For most websites, the March 2026 core update means four things:
- Content quality matters more than quick SEO tricks.
- First-hand knowledge and clear expertise help pages stand out.
- Thin pages, vague pages, and copycat pages are easier to outrank.
- Recovery usually comes from better content and better user experience, not from one technical fix.
What Google seems to reward after the March 2026 core update
Google did not publish a brand-new checklist for this update. However, its standing advice stayed the same. That gives a clear signal.
Pages are more likely to do well when they offer:
Strong topic coverage
A page should answer the main question fast. Then it should answer the next questions too. This helps with search intent, long-tail queries, and overall organic traffic.
Original value
Google keeps pointing creators toward helpful content. So, pages that add testing, examples, expert quotes, original reporting, or clear explanations are safer than pages that rewrite what already exists.
People-first content
This is a major theme. Helpful content should be written for real readers first. Therefore, pages built only to chase keywords or clicks are at greater risk during a Google algorithm update.
Clear trust signals
Readers want to know who wrote the page, why they should trust it, and when it was updated. So, clear author details, strong sourcing, and visible update dates can help the page feel more credible.
Better page experience
Content still leads. However, a poor page can waste good content. Slow load times, messy layouts, and hard-to-use mobile pages reduce satisfaction. Google’s Core Web Vitals guidance still says good targets include an LCP within 2.5 seconds and an INP under 200 milliseconds.
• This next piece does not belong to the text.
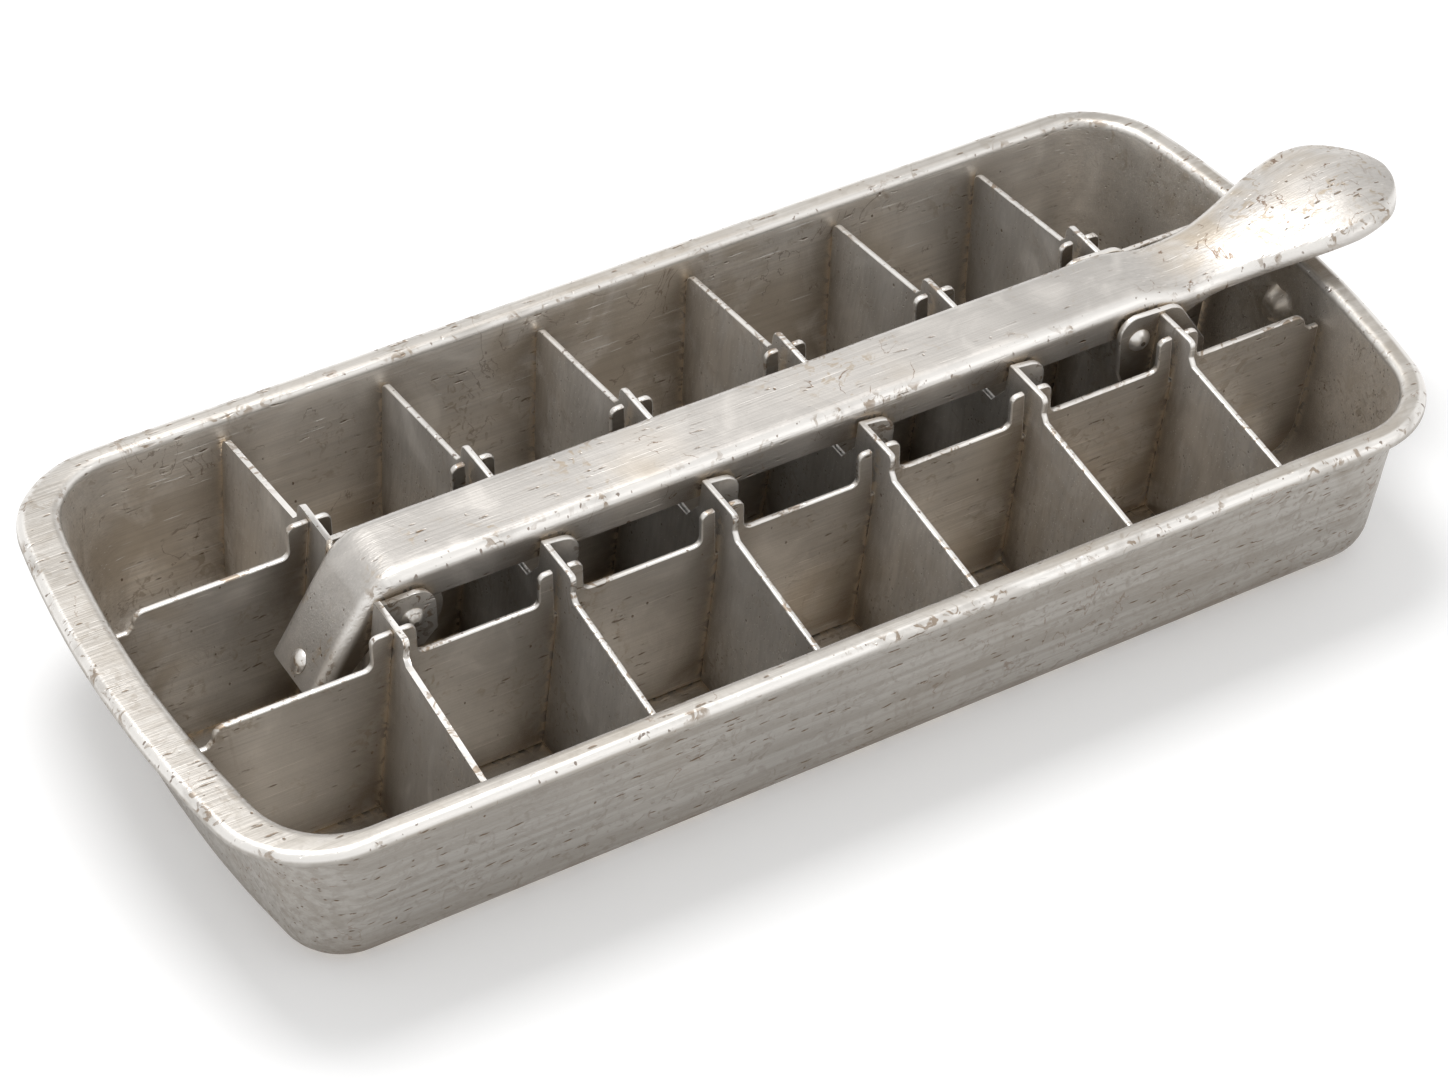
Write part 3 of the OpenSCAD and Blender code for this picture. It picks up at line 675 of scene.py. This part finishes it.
print("grey and mottling ready")

# %% [markdown]
# Handling leaves long pale scratches in a few directions. Weather and washing turn the outer
# walls and the rim dull, which the "dull" attribute marks. Knocks leave thin brown cracks,
# which are the lines where a noise crosses its middle value, and short dashes and pits.
# %% Layers: scratches, dull walls, cracks, dashes and pits
SCRATCH_TURN = 25
DULL_PALE, DULL_DARK, DULL_FLECK = (0.37, 0.35, 0.325), (0.29, 0.267, 0.238), (0.24, 0.215, 0.185)
CRACK_BROWN, MARK_BROWN = (0.20, 0.13, 0.085), (0.15, 0.10, 0.06)


def lay_scratches(metal, tone, amount):
    first = strokes(metal, (8, 12, SCRATCH_TURN), 0.008, 0.00010, 0.07, wobble=0.6)
    second = strokes(metal, (-14, 62, -SCRATCH_TURN), 0.005, 0.00009, 0.06, wobble=0.6)
    third = strokes(metal, (50, -38, 10), 0.012, 0.00010, 0.05, wobble=0.9)
    scratch = metal.math("MAXIMUM", metal.math("MAXIMUM", first, second), third)
    metal.scratch = metal.where_all(scratch, metal.rise(metal.cloud, 0.42, 0.55, 1.0, 0.35))
    metal.paint(shade(tone, 1.4), metal.scratch, amount)


def lay_dull_walls(metal):
    metal.dull = metal.noted("dull")
    weathered = metal.blend(metal.rise(metal.streak, 0.36, 0.64), DULL_PALE, DULL_DARK)
    weathered = metal.blend(metal.rise(metal.fleck, 0.46, 0.72, 0.6), weathered, DULL_FLECK)
    metal.paint(weathered, metal.dull, 0.84)


def lay_cracks(metal, amount):
    vein = metal.math("SUBTRACT", metal.noise(60, 7, distortion=1.6), 0.5)
    crack = metal.where_all(metal.rise(metal.math("ABSOLUTE", vein, 0.0), 0.009, 0.003),
                            metal.rise(metal.noise(150, 2), 0.50, 0.56),
                            metal.rise(metal.cloud, 0.46, 0.54))
    metal.paint(CRACK_BROWN, crack, amount)


def lay_dashes_and_pits(metal, amount):
    crowd = metal.math("MAXIMUM", metal.rise(metal.patch, 0.60, 0.38), metal.dull)
    short = strokes(metal, (20, 40, 30), 0.0016, 0.00019, 0.14, wobble=0.9)
    long = strokes(metal, (-35, -25, 60), 0.0026, 0.00019, 0.12, wobble=1.3)
    pit = strokes(metal, (0, 0, 0), 0.0005, 0.00030, 0.016)
    dash = metal.where_all(metal.math("MAXIMUM", short, long), crowd)
    metal.mark = metal.where_all(metal.math("MAXIMUM", dash, pit),
                                 metal.rise(metal.grain, 0.25, 0.45))
    metal.paint(MARK_BROWN, metal.mark, amount)


print("scratches and marks ready")

# %% [markdown]
# Where sheets meet, a broad brown darkening is painted: painted shade in the creases, with some
# dirt in it, and a thin pale line of lime in the seam itself. It could be painted by hand, but
# ambient occlusion finds such places from the shape alone. Edges that their attribute marks are
# painted bright, as rubbed wear and as a painted highlight, with dark nicks and spots of tarnish.
# %% Layers: painted shade and dirt in the creases, and rubbed edges with a painted highlight
CORNER_REACH, SEAM_REACH = 0.011, 0.0020
# The corner brown is painted shade with some dirt in it; the lime is the seams' own colour.
SHADE_AND_DIRT_BROWN, LIME_LINE = (0.17, 0.125, 0.08), (0.74, 0.62, 0.47)
# The pale edge colour is rubbed wear and a painted highlight together.
EDGE_WEAR_AND_HIGHLIGHT, NICK_DARK, TARNISH = (0.84, 0.815, 0.78), (0.16, 0.11, 0.08), (0.24, 0.17, 0.11)
SHADE_AND_DIRT_AMOUNT = 0.8


def openness(metal, reach):
    shelter = metal.add("AmbientOcclusion", samples=4)
    shelter.inputs["Distance"].default_value = reach
    return shelter.outputs["AO"]


def lay_shade_and_dirt(metal):
    # Painted shade: corners that ambient occlusion finds are darkened brown, with some dirt in it.
    corner_shade = metal.where_all(metal.rise(openness(metal, CORNER_REACH), 0.94, 0.50),
                             metal.rise(metal.patch, 0.34, 0.56, 0.95, 0.45))
    seam = metal.where_all(metal.rise(openness(metal, SEAM_REACH), 0.82, 0.62),
                           metal.rise(metal.fleck, 0.40, 0.52))
    metal.paint(SHADE_AND_DIRT_BROWN, corner_shade, SHADE_AND_DIRT_AMOUNT)
    metal.paint(LIME_LINE, seam, SHADE_AND_DIRT_AMOUNT)


def lay_rubbed_edges_and_highlight(metal, amount):
    # Rubbed edges: real wear, and a painted highlight on the folds and edges that catch the light.
    wear_and_highlight = metal.noted("wear_and_highlight")
    border = metal.rise(wear_and_highlight, 0.25, 0.85)
    metal.edge = metal.where_all(border, metal.rise(metal.patch, 0.34, 0.52, 1.0, 0.35))
    metal.paint(EDGE_WEAR_AND_HIGHLIGHT, metal.edge, amount)
    cuts = metal.noise(1, 1, metal.turned((0, 0, 9), (900, 900, 60)))
    nick = metal.where_all(metal.rise(cuts, 0.68, 0.74), metal.rise(wear_and_highlight, 0.3, 0.7),
                           metal.rise(metal.patch, 0.38, 0.5))
    metal.paint(NICK_DARK, nick, 0.8)
    tarnish = metal.where_all(border, metal.rise(metal.fleck, 0.53, 0.60),
                              metal.rise(metal.patch, 0.56, 0.42))
    metal.paint(TARNISH, tarnish, 0.75)


print("dirt and edges ready")

# %% [markdown]
# The marks are also felt: brushed lines and stains are rougher than the bare sheet, rubbed
# edges are smoother, and scratches and pits lie a little below the face. They could be cut
# into the mesh, but a bump from the same noises is lighter and stays in step with the colour.
# Metallic stays under 1, because old aluminium carries a thin dull skin.
# %% Surface: roughness, relief and the shader
METALLIC, RELIEF_STRENGTH, RELIEF_DEPTH = 0.88, 0.4, 0.00026


def weighted(metal, start, *terms):
    """Adds to a start value each socket of the terms times its weight."""
    total = start
    for socket, weight in terms:
        operation = "ADD" if weight > 0 else "SUBTRACT"
        total = metal.math(operation, total, metal.math("MULTIPLY", socket, abs(weight)))
    return total


def give_surface(metal, roughness):
    base = metal.math("ADD", metal.rise(metal.patch, 0.25, 0.75, 0.12), roughness - 0.06)
    base = weighted(metal, base, (metal.brushed, 0.12), (metal.brown, 0.12))
    rough = metal.math("SUBTRACT", base, metal.math("MULTIPLY", metal.edge, 0.12), clamp=True)
    relief = weighted(metal, metal.math("MULTIPLY", metal.brushed, 0.6), (metal.grain, 0.2),
                      (metal.patch, 1.6), (metal.scratch, -0.4), (metal.mark, -1.2))
    bump = metal.add("Bump")
    bump.inputs["Strength"].default_value = RELIEF_STRENGTH
    bump.inputs["Distance"].default_value = RELIEF_DEPTH
    metal.links.new(relief, bump.inputs["Height"])
    shader = metal.add("BsdfPrincipled")
    shader.inputs["Metallic"].default_value = METALLIC
    metal.links.new(metal.colour, shader.inputs["Base Color"])
    metal.links.new(rough, shader.inputs["Roughness"])
    metal.links.new(bump.outputs[0], shader.inputs["Normal"])
    output = metal.add("OutputMaterial")
    metal.links.new(shader.outputs[0], output.inputs["Surface"])


print("surface ready")

# %% [markdown]
# Every piece is the same old metal, so one recipe serves all. What differs is how pale it is,
# which way it was brushed, and how much of each mark it carries: the lever is the darkest
# and most stained, and the cross dividers are the least stained.
# %% Worn aluminium
def worn_aluminium(name, tone, brush, roughness=0.40, mottle=0.4, dashes=0.8, scratches=0.6,
                   cracks=0.5, wear_and_highlight_amount=0.9):
    metal = Metal(name, brush)
    lay_brushed_grey(metal, tone)
    lay_mottling(metal, mottle)
    lay_scratches(metal, tone, scratches)
    lay_dull_walls(metal)
    lay_cracks(metal, cracks)
    lay_dashes_and_pits(metal, dashes)
    lay_shade_and_dirt(metal)
    lay_rubbed_edges_and_highlight(metal, wear_and_highlight_amount)
    give_surface(metal, roughness)
    print(name + ":", len(metal.nodes), "nodes")
    return metal.material


pan_metal = worn_aluminium("pan_metal", (0.83, 0.785, 0.725), (45, 2600, 2600),
                           mottle=0.6, dashes=0.9)
long_metal = worn_aluminium("long_divider_metal", (0.66, 0.625, 0.58), (60, 900, 2600),
                            mottle=0.5, cracks=0.2, wear_and_highlight_amount=0.65)
cross_metal = worn_aluminium("cross_divider_metal", (0.74, 0.715, 0.68), (900, 900, 160),
                             mottle=0.35, scratches=0.8, cracks=0.2, wear_and_highlight_amount=0.7)
lever_metal = worn_aluminium("lever_metal", (0.59, 0.56, 0.525), (40, 2400, 2400),
                             roughness=0.35, mottle=0.7, dashes=0.95, cracks=0.9)
rivet_metal = worn_aluminium("rivet_metal", (0.50, 0.47, 0.43), (500, 500, 500), roughness=0.36)

# %% Give each piece its metal
finishes = ((pan_metal, [pan]), (lever_metal, [lever, lever_lobes]), (long_metal, lengthwise),
            (cross_metal, crosswise), (rivet_metal, hardware))
for material, pieces in finishes:
    for piece in pieces:
        piece.data.materials.clear()
        piece.data.materials.append(material)
print("finished:", sum(len(pieces) for material, pieces in finishes), "pieces")

# %% [markdown]
# ## Floor and light
# The tray stands on plain white, in soft light from above and a little behind. A white floor
# could be had by more light, but that would bleach the metal. So the floor adds some of its
# own white where the camera or a reflection sees it, and still keeps the tray's shadow.
# %% Floor
FLOOR_WHITE, FLOOR_GLOW = (0.78, 0.78, 0.78, 1), (0.26, 0.26, 0.26, 1)
deselect()
bpy.ops.mesh.primitive_plane_add(size=8, location=(0, 0, -0.0001))
floor = bpy.context.object
floor.name = "studio_floor"


def seen_directly(nodes, links):
    """1 where the camera, a reflection or a view through glass looks, otherwise 0."""
    path = nodes.new("ShaderNodeLightPath")
    value = path.outputs["Is Camera Ray"]
    for socket in ("Is Glossy Ray", "Is Transmission Ray"):
        largest = nodes.new("ShaderNodeMath")
        largest.operation = "MAXIMUM"
        links.new(value, largest.inputs[0])
        links.new(path.outputs[socket], largest.inputs[1])
        value = largest.outputs[0]
    return value


paper = bpy.data.materials.new("white_paper")
paper.use_nodes = True
nodes, links = paper.node_tree.nodes, paper.node_tree.links
nodes.clear()
diffuse = nodes.new("ShaderNodeBsdfDiffuse")
diffuse.inputs["Color"].default_value = FLOOR_WHITE
glow = nodes.new("ShaderNodeEmission")
glow.inputs["Color"].default_value = FLOOR_GLOW
links.new(seen_directly(nodes, links), glow.inputs["Strength"])
shadow_and_glow = nodes.new("ShaderNodeAddShader")
links.new(diffuse.outputs[0], shadow_and_glow.inputs[0])
links.new(glow.outputs[0], shadow_and_glow.inputs[1])
paper_output = nodes.new("ShaderNodeOutputMaterial")
links.new(shadow_and_glow.outputs[0], paper_output.inputs["Surface"])
floor.data.materials.append(paper)
print("floor:", floor.name)

# %% [markdown]
# The sky is an even white that shows at full strength and lights a little less. Lamps alone
# could light the tray, but bare metal then reflects black. Two soft boxes do the rest: a key
# light overhead gives the highlights and the soft shadow, and a weak fill opens the front wall.
# %% World and lamps
SKY_LIGHTS, SKY_SHOWS = 0.72, 1.0
scene = bpy.context.scene
scene.view_settings.view_transform = "Standard"
world = bpy.data.worlds.new("studio")
scene.world = world
world.use_nodes = True
nodes, links = world.node_tree.nodes, world.node_tree.links
nodes.clear()
sky = nodes.new("ShaderNodeBackground")
sky.inputs["Color"].default_value = (1, 1, 1, 1)
strength = nodes.new("ShaderNodeMapRange")
strength.inputs["To Min"].default_value = SKY_LIGHTS
strength.inputs["To Max"].default_value = SKY_SHOWS
links.new(seen_directly(nodes, links), strength.inputs["Value"])
links.new(strength.outputs[0], sky.inputs["Strength"])
world_output = nodes.new("ShaderNodeOutputWorld")
links.new(sky.outputs[0], world_output.inputs["Surface"])


def softbox(name, place, size, power):
    """A lamp that aims at the tray."""
    lamp = bpy.data.lights.new(name, "AREA")
    lamp.shape = "RECTANGLE"
    lamp.size, lamp.size_y = size
    lamp.energy = power
    box = bpy.data.objects.new(name, lamp)
    box.location = place
    box.rotation_euler = (-Vector(place)).to_track_quat("-Z", "Y").to_euler()
    scene.collection.objects.link(box)


softbox("key_light", (-0.05, 0.45, 1.5), (0.6, 0.6), 12)
softbox("fill_light", (0.9, -1.2, 1.0), (1.2, 0.8), 1.5)
print("lamps:", len(bpy.data.lights))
What site owners should do now
The best SEO recovery plan is steady and evidence-based. Here is the direct answer.
1. Wait for clean data before judging the impact
Google says to wait at least a full week after a core update finishes before analyzing the results. Since this rollout ended on April 8, 2026, April 15, 2026 was the first clean comparison point.
2. Compare the right dates in Search Console
Do not compare random weeks. Instead, compare the week after the update settled with the week before the rollout began. That gives a fairer view of your Search Console traffic drop, clicks, impressions, and average position.
3. Review your top pages and top queries
Start with pages that lost the most clicks. Then check which queries slipped. This step shows whether the problem is page quality, search intent mismatch, or stronger competitors.
4. Separate Web, Images, Video, and News
Google advises site owners to analyze search types separately. That matters because one area may drop while another stays stable. So, do not treat all traffic loss as one problem.
5. Judge the size of the ranking drop correctly
Google gives a useful example here. A move from position 2 to 4 is a small drop. So, drastic action is not needed. However, a fall from position 4 to 29 is a large drop and deserves a deeper site quality audit.
6. Improve content in meaningful ways
Do not make random “SEO fixes.” Instead, rewrite weak sections, add missing facts, improve structure, answer follow-up questions, and remove fluff. Also, make sure the page gives a direct answer near the top.
7. Do not delete pages too quickly
Google says deleting content is a last resort. If a page can be improved, improve it. If a whole section exists mainly for search engines, then consolidation may help. However, panic deletion is rarely the smart first move.
Early patterns from third-party tracking
Third-party tools showed a mixed picture during this core update. That is useful to know.
SISTRIX says its radar watches changes across 1 million SERPs every day. During the March 2026 core update, it reported no major movements across UK SERPs on several tracked dates, even while broader background volatility stayed high. That suggests the update may have been uneven by niche, country, or query class, rather than one huge shock across every sector.
So, if your site changed sharply, that does not mean every site saw the same thing. Also, if your site stayed stable, that does not mean the update was small. It may simply mean your niche was less affected.
Did You Know?
Google’s own status history shows a wide range in rollout length. The February 2026 Discover core update lasted 21 days and 17 hours. The March 2026 spam update lasted just 19 hours and 30 minutes. The March 2026 core update landed in the middle at 12 days and 4 hours.
The smartest response for SEO teams
The right response is not to chase myths. Instead, focus on work that survives every Google core update.
Start by improving pages that already matter. Then make them more complete, more original, and easier to trust. Add expert input. Tighten intros. Update stale facts. Use better headings. Show real experience. Also, check that the page loads fast and works well on mobile.
This is the safest path because Google keeps repeating the same message: helpful, reliable, people-first content wins over time.
Conclusion
The Google March 2026 core update was not a mystery event. The dates are clear. The guidance is also clear. It was a broad ranking update that started on March 27 and ended on April 8, 2026. Google did not introduce a new recovery formula. Instead, it again pointed site owners toward better content, stronger relevance, and better user satisfaction. So, the winning move is simple: use Search Console, find the biggest gaps, and make pages genuinely more useful than the ones above you.
FAQs
When did the Google March 2026 core update start and end?
It started on March 27, 2026, and finished on April 8, 2026. The rollout lasted 12 days and 4 hours.
Was the March 2026 core update bigger than earlier core updates?
It was shorter than the December 2025 and June 2025 core updates. However, impact size can still vary by niche, keyword set, and country.
Did Google share new ranking factors for this update?
No. Google treated it as a broad core update and kept the same guidance about helpful, reliable, people-first content.
When should I check if my site was affected?
Wait at least one full week after the rollout finishes. Then compare the week after completion with the week before the update started.
What should I do if my rankings dropped?
Start with Search Console. Review the pages and queries that lost visibility. Then improve content depth, originality, structure, and trust signals. Avoid panic edits.
Should I delete pages after a core update?
Usually, no. Google says deleting content is a last resort. First, improve weak pages. Only remove sections that cannot be saved or exist mainly for search engines.